Mark Yudof, who as president guided the University of Minnesota through the Gopher basketball scandal and Jesse Ventura’s term as governor, is expected to be named head of the University of California system Thursday. He’s the only recommended candidate before the board of regents.

The son of a Philadelphia electrician who went on to be a constitutional law scholar, Yudof taught at the University of Texas Austin, then worked his way up to  provost before succeeding Nils Hasselmo as president of the University of Minnesota in 1997.

A popular president, Yudof increased federal research grants to the university that brought big name scientists and charmed the Legislature. He also improved campus signage after getting lost too many times in the university’s underground tunnels and spruced up a tired looking Twin Cities campus. An East Bank residence hall overlooking a redesigned view of the Mississippi River is named for him.

His decision in 2000 to buy out the $1.5 million contract of men’s basketball coach Clem Haskins following allegations of widespread cheating proved controversial. The university sued to get the money back after its own study showed the allegations, first leveled by the Pioneer Press, were true. Nonetheless, the U’s regents gave Yudof a $15,000 bonus for his handling of the affair.

In 2002 Yudof returned to Austin to become chancellor of the University of Texas system, which has 194,000 students on 15 campuses. (Minnesota has 66,000 students enrolled on five campuses.)

Last month the Chronicle of Higher Education published an opinion piece Yudof wrote questioning whether university systems add value to higher education.
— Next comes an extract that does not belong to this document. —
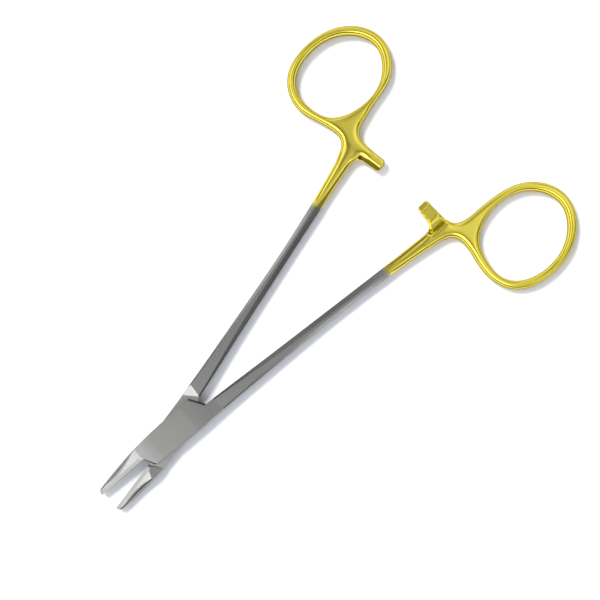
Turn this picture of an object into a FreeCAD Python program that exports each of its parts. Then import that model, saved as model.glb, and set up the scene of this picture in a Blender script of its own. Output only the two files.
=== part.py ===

He concluded they do — if managed properly.

Yudof’s forte is squeezing dollars out of legislatures. When he went to Texas the state was facing a $10 billion shortfall. After scouring the campuses for savings, Yudof talked the Legislature into the system’s biggest state funding.

He’s paid well for that talent. His salary in Texas, with deferred compensation, is $742,000 a year, one of the highest in the nation. Yudof will succeed Robert C. Dynes, who is paid $421,000.

Californians will be watching Yudof’s salary negotiations carefully. Last week the California system, which has 222,000 students on 10 campuses, announced budget cutbacks, including elimination of 404 jobs and $52 million in the president’s office.

In the past 20 years California has cut the state’s financial support of the system from half to 20 percent today.  It’s a fair guess that Yudof will be looking to work his magic on the California legislators. Maybe he can get Ventura’s buddy, California Gov. Arnold Schwarzenegger, to put in a good word for him.